A pyramid scheme is a fraudulent investment operation structured like a pyramid. In a pyramid scheme, investors are promised high returns for recruiting others to join the scheme. The recruits then provide returns to earlier investors, creating the illusion of a successful investment. Like Ponzi schemes, pyramid schemes rely on a constant influx of new investors to pay returns to earlier investors. They eventually collapse when there are no more new investors to bring in. Pyramid schemes are often marketed as multi-level marketing opportunities and are illegal in many countries. They are designed to enrich the early adopters of the scheme, who are incentivized to bring in more participants to increase their profits. In reality, most participants in a pyramid scheme will lose money, and only a small number of people at the top will make substantial profits.



Pump and Dump Schemes:


Pump and dump schemes are fraudulent promotion schemes that manipulate the price of a stock. The schemer buys a large quantity of a low-priced stock, then spreads false or misleading information to create interest and drive the price. Once the price has been artificially inflated, the scammer sells their shares at a profit, leaving investors with worthless stock. Pump-and-dump schemes are often carried out by organized crime groups or insider traders who have access to confidential information about a company. An example of a pump and dump scheme was the "Internet bubble" of the late 1990s and early 2000s. Tech stocks were artificially inflated through false and misleading information, eventually leading to a market crash.



Insider Trading:


Insider trading is the illegal act of using non-public information to make investment decisions. This scheme is often carried out by individuals who have access to confidential information about a company, such as its financial performance or plans. They use this information to make investment decisions and profit at the expense of other investors. Insider trading is a serious crime that is strictly prohibited by law. Despite the penalties, insider trading continues, often involving high-level executives or other individuals with access to confidential information. An example of a significant insider trading case is the Galleon Group scandal, which involved Raj Rajaratnam, a prominent hedge fund manager, using insider information to make illegal trades and defrauding investors.





Boiler Room Schemes:


Boiler room schemes are high-pressure sales tactics that sell worthless or overpriced stocks. Scammers use aggressive sales techniques, such as cold calling, to push stocks on unsuspecting investors. They often use false or misleading information to create the illusion of a profitable investment and pressure investors into making quick decisions. Boiler room schemes are usually carried out by high-pressure telemarketing operations, also known as "boiler rooms." One example of a boiler room scheme was the "microcap fraud" scandal of the late 1990s, where scammers used high-pressure tactics to sell worthless stocks to investors, causing them to lose millions of dollars.



Prevention and Protection

Spotting a stock market scheme can be difficult, but there are red flags and warning signs. Awareness of these schemes is essential to prevent becoming a victim. Here are some tips to protect yourself :


  • Do your research: Before investing, thoroughly researching the company and its financial performance is important. Look for red flags, such as unrealistic returns, and be wary of companies with a history of financial trouble.

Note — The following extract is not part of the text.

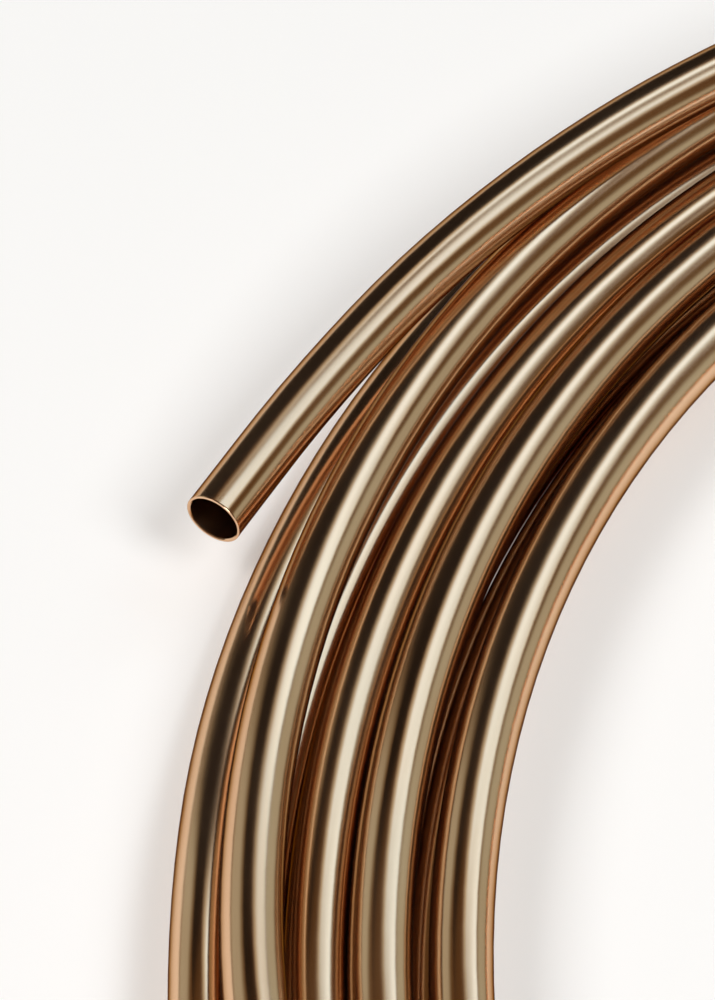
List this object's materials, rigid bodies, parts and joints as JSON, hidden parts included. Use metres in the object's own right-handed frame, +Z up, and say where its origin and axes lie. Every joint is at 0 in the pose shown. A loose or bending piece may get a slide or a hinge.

  • Seek professional advice: Consider consulting a financial advisor or broker before making any investment. They can provide valuable insights and help you make informed decisions.

  • Be cautious of unsolicited offers: Be wary of unsolicited offers, such as cold calls or emails, claiming to have insider information or promising high returns with low risk.

  • Check the credibility of the investment: Make sure to check the credibility of the investment, including the company's background, business model, and reputation.

  • Watch out for high-pressure tactics: Be cautious of investments with a high-pressure sales pitch, such as a limited-time offer or a strong urging to act quickly.

  • Verify credentials and licenses: Verify the credentials and licenses of the investment advisor or broker, and make sure they are registered with the relevant regulatory bodies.

  • Stay informed about current scams: Stay informed about current scams and fraudulent schemes by regularly reading financial news and updates and subscribing to alerts from regulatory agencies.

  • Diversify your investments: Diversifying your investments can reduce your overall risk and help protect you against losses in the event of a scam or market downturn. Don't invest more than you can afford to lose: Always invest within your means and avoid investing more than you can afford to lose.

  • Trust your gut: If something seems too good to be true, it probably is. If you have doubts or concerns about an investment opportunity, trust your instincts and avoid it.



The stock market can be a lucrative investment opportunity and attracts individuals and organizations engaging in illegal and unethical schemes. Ponzi schemes, pump-and-dump schemes, insider trading, and boiler room schemes are some of the most common types of stock market fraud. It is important to be aware of these schemes and to take steps to protect oneself from becoming a victim. By researching the company and its financial performance, seeking professional advice, being cautious of unsolicited offers, and checking the credibility of the investment, investors can reduce their risk and make informed decisions. Ultimately, exercising caution and due diligence when investing in the stock market is essential to avoid becoming a victim of financial fraud.